Visualizing the Model
Recall, we have two interacting relationships between income and expenditure,
namely
2. C = 500 + 0.7*Y
and
Y = C + 1000
We can express these relationships in a table or visualize them as a diagram.
Here is a diagram based on the data in the linked table.

Figure 2: Income and Expenditure in the Example
In the figure, income is measured on the horizontal axis and components of expenditure
are measured on the vertical axis. The consumption function is shown by the dark
green line. Total expenditure (consumption plus investment, in this model) is shown
by the lighter green line. The 45 degree line, shown in blue, has been put in to
make it easier to compare income (horizontal axis) with expenditure (vertical axis).

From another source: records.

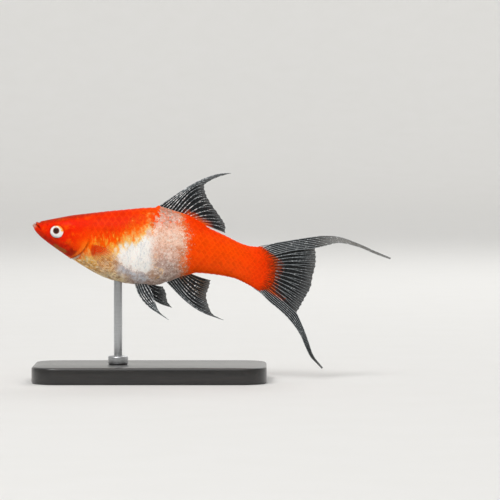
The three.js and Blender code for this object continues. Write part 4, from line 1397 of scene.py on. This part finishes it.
dorsal_root = height_points(back_height, *DORSAL_ROOT, 0.1)
dorsal = Fin(dorsal_root, DORSAL_LEAD, DORSAL_EDGE, DORSAL_TRAIL, bend=-1.2)
dress(
    ["dorsal_fin"],
    rays("dorsal_rays", [dorsal], [16], [(0.5,)], seed=31, crowd=0.34, plain=6),
    ray_look(
        "dorsal_ray", colour(236, 112, 34), over_back, flecked_with_glints=0.9,
        sparkle=((11.5, 52.8), (8.5, 5.5)),
    ),
    web("dorsal_web", [dorsal], [16]),
    web_look("dorsal_membrane", colour(196, 66, 12), over_back),
)

# Anal fin: eleven jointed rays in a smoky web that stand along the belly behind the vent. The
# first ones are long and make a point, and the short ones behind are tinged brown at the root.
ANAL_ROOT = (5.1, 12.1)
ANAL_LEAD = [(7.8, 26.8), (9.9, 24.7), (13.1, 22.1), (16.3, 20.3)]
ANAL_EDGE = [(22.1, 18.2), (18.8, 20.0), (17.5, 22.8), (16.9, 25.5), (17.7, 28.0), (18.2, 30.1)]
ANAL_TRAIL = [(15.2, 31.0)]
anal_root = height_points(belly_height, *ANAL_ROOT, -0.1)
anal = Fin(anal_root, ANAL_LEAD, ANAL_EDGE, ANAL_TRAIL, bend=0.9)
dress(
    ["anal_fin"],
    rays("anal_rays", [anal], [11], [(0.45,)], seed=47, plain=4),
    ray_look(
        "anal_ray", colour(118, 98, 80), near_root(2.4, 0.42), flecked_with_glints=0.8,
        sparkle=((12.2, 28.0), (3.2, 4.0)),
    ),
    web("anal_web", [anal], [11]),
    web_look("anal_membrane", colour(120, 50, 24), near_root(0.1, 0.45)),
)

# Tail fin: a fan of forked rays between two lobes that run out in long tips. The orange of the
# stalk runs a little way out along the rays, and a fringe of short rays stands before each lobe.
TAIL_TURN = [(33.9, 40.5), (36.75, 37.5), (37.5, 33.9), (36.6, 30.0), (33.3, 26.6)]
TAIL_SINK = 1.9
UPPER_SHARE, LOWER_SHARE = 0.18, 0.88
UPPER_LEAD = [
    (36, 40.9), (42.1, 42.1), (49.2, 43.2), (52.1, 43.5), (56.7, 43.2), (62.5, 41.2), (67.6, 38.9),
]
UPPER_TRAIL = [(42, 39.1), (49.6, 40.0), (53.6, 40.9), (56.7, 41.5), (62.5, 40.3), (67.6, 38.2)]
UPPER_TIP = [(72.3, 36.9), (72.1, 36.6)]
FAN_LEAD = [(42, 39.0)]
FAN_EDGE = [
    (49.6, 39.9), (49.8, 37.4), (49.7, 34.8), (48.9, 31.5), (48.2, 27.9), (46.6, 25.0),
    (45.3, 22.6), (43.95, 20.3),
]
FAN_TRAIL = [(39.2, 24.6), (42.1, 21.95)]
LOWER_LEAD = [
    (39.2, 24.5), (42.1, 21.9), (43.95, 20.2), (44.95, 18.2), (46.3, 15.1), (47.6, 11.4),
    (49.1, 7.4),
]
LOWER_TRAIL = [
    (35.6, 24.1), (39.2, 21.1), (41.5, 18.8), (43.4, 16.5), (45.3, 13.5), (46.8, 10),
    (48.2, 7.2), (50, 5.2),
]
LOWER_TIP = [(51.95, 3.75), (51.65, 3.5)]
LOWER_FRINGE = {
    "root": [(29.3, 29.5), (33.2, 27.6)],
    "lead": [(31.2, 27.85)],
    "edge": [(33.2, 26.45), (36.6, 23.9)],
    "trail": [(34.6, 25.7)],
}
UPPER_FRINGE = {
    "root": [(31.4, 39.6), (34.6, 39.3)],
    "lead": [(33.0, 40.4)],
    "edge": [(35.4, 40.85), (38.6, 41.2)],
    "trail": [(36.6, 40.3)],
}
# How far the orange reaches out of the stalk, given as X over Z
ORANGE_EDGE = [
    (20.0, 40.4), (24.3, 39.6), (26.0, 38.4), (28.5, 37.4), (31.0, 38.0), (35.0, 39.1),
    (38.0, 37.4), (40.2, 34.4), (44.0, 32.0),
]


def tail_root(first, last):
    """Part of the stalk's edge, drawn in under the skin."""
    edge = Line(TAIL_TURN)
    shares = np.linspace(first, last, 9)
    places = edge.by_length(shares)
    before, after = np.maximum(shares - 0.01, 0), np.minimum(shares + 0.01, 1)
    down = edge.by_length(after) - edge.by_length(before)
    down /= np.linalg.norm(down, axis=1, keepdims=True)
    return [(x + TAIL_SINK * dz, z - TAIL_SINK * dx) for (x, z), (dx, dz) in zip(places, down)]


def behind_stalk(g, where, column, share):
    """The mask of the orange that runs out of the stalk in streaks."""
    _, x, z = g.side_view(where)
    streaks = g.less(g.streaks(column, 70.0, share, 6.0), 0.5)
    flecks = g.sway(where, 0.4 * MM, 1.0)
    ahead = g.less(g.curve(z, ORANGE_EDGE), x)
    ahead = g.add(ahead, g.times(streaks, 8.0), g.times(flecks, 5.0))
    above = g.less(z, g.less(48.0, g.times(x, 0.6)))
    under = g.less(g.less(65.7, g.times(x, 0.75)), z)
    near_stalk = g.times(g.smooth(above, -0.4, 0.6), g.smooth(under, -0.5, 0.5))
    return g.times(g.smooth(ahead, -1.2, 1.4), near_stalk)


upper_lobe = Fin(tail_root(0.0, UPPER_SHARE), UPPER_LEAD, UPPER_TIP, UPPER_TRAIL, bend=-1.6)
fan = Fin(tail_root(UPPER_SHARE, LOWER_SHARE), FAN_LEAD, FAN_EDGE, FAN_TRAIL, bend=0.6)
lower_lobe = Fin(tail_root(LOWER_SHARE, 1.0), LOWER_LEAD, LOWER_TIP, LOWER_TRAIL, bend=1.5)
tail_parts = [upper_lobe, fan, lower_lobe]
fringes = [Fin(**LOWER_FRINGE, bend=0.1), Fin(**UPPER_FRINGE, bend=0.1)]
dress(
    ["caudal_fin_upper_lobe", "caudal_fin_fan", "caudal_fin_lower_lobe"],
    rays(
        "caudal_rays", tail_parts + fringes, [7, 14, 6, 5, 5], [(), (0.36,), (), (), ()],
        seed=59, root=0.12, tip=0.08, crowd=0.2,
    ),
    ray_look("caudal_ray", colour(212, 88, 20), behind_stalk, grey=colour(136, 141, 144)),
    web("caudal_web", tail_parts, [7, 14, 6]),
    web_look(
        "caudal_membrane", colour(116, 40, 8), behind_stalk, veil=colour(30, 33, 35), thin=0.7,
        far={"from": 47.0, "to": 58.0, "alpha": 0.42, "shade": colour(96, 88, 74)},
    ),
)

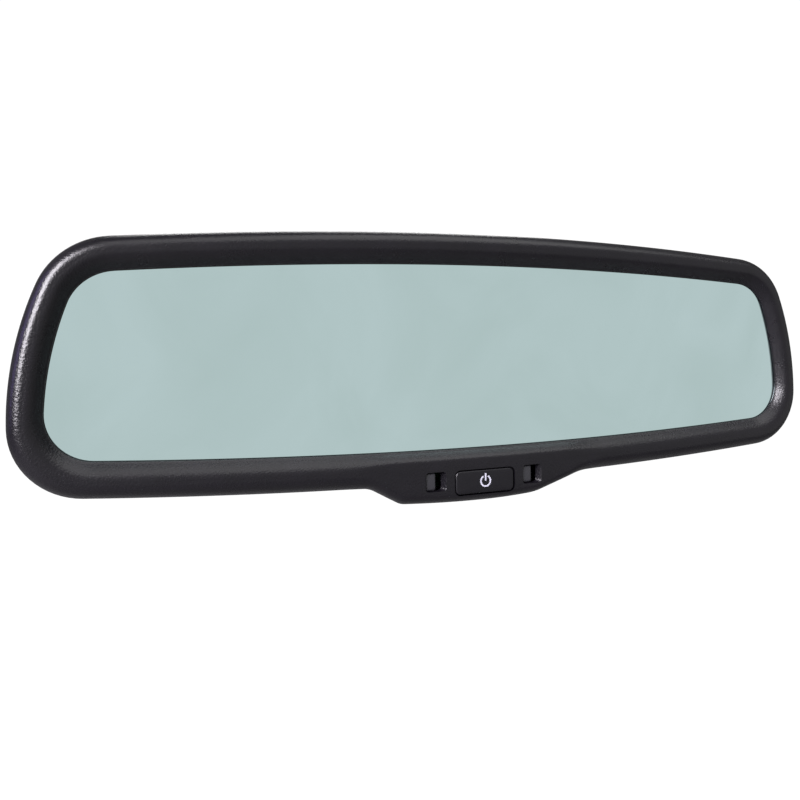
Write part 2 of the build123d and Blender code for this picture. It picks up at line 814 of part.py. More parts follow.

Now, let's consider a few possibilities: what if ... ?
- What if income is 3000?
- An income of 3000 leads people to spend 2600 on consumption. Adding that to 1000
of investment we get a total expenditure of 3600 -- expenditure 600 more than income.
(Check the Table if that's not clear on the diagram). But
we know that's not right -- income and expenditure have to be the same. So 3000 cannot
be an equilibrium income.
- What if income is 7000?
- An income of 7000 leads people to spend 5400 on consumption. Adding that to 1000
of investment we get a total expenditure of 6400 -- expenditure 600 less than income.
That's not right, either -- so 7000 cannot be an equilibrium income.
- What if income is 5000?
- An income of 5000 leads people to spend 4000 on consumption. Adding that to 1000
of investment we get a total expenditure of 5000 -- eureka! Income equals expenditure,
and we have found the equilibrium income for the example.
So we conclude that we have equilibrium where the total expenditure line intersects
the 45 degree line, that is, where income equals total expenditure.
More Generally, ...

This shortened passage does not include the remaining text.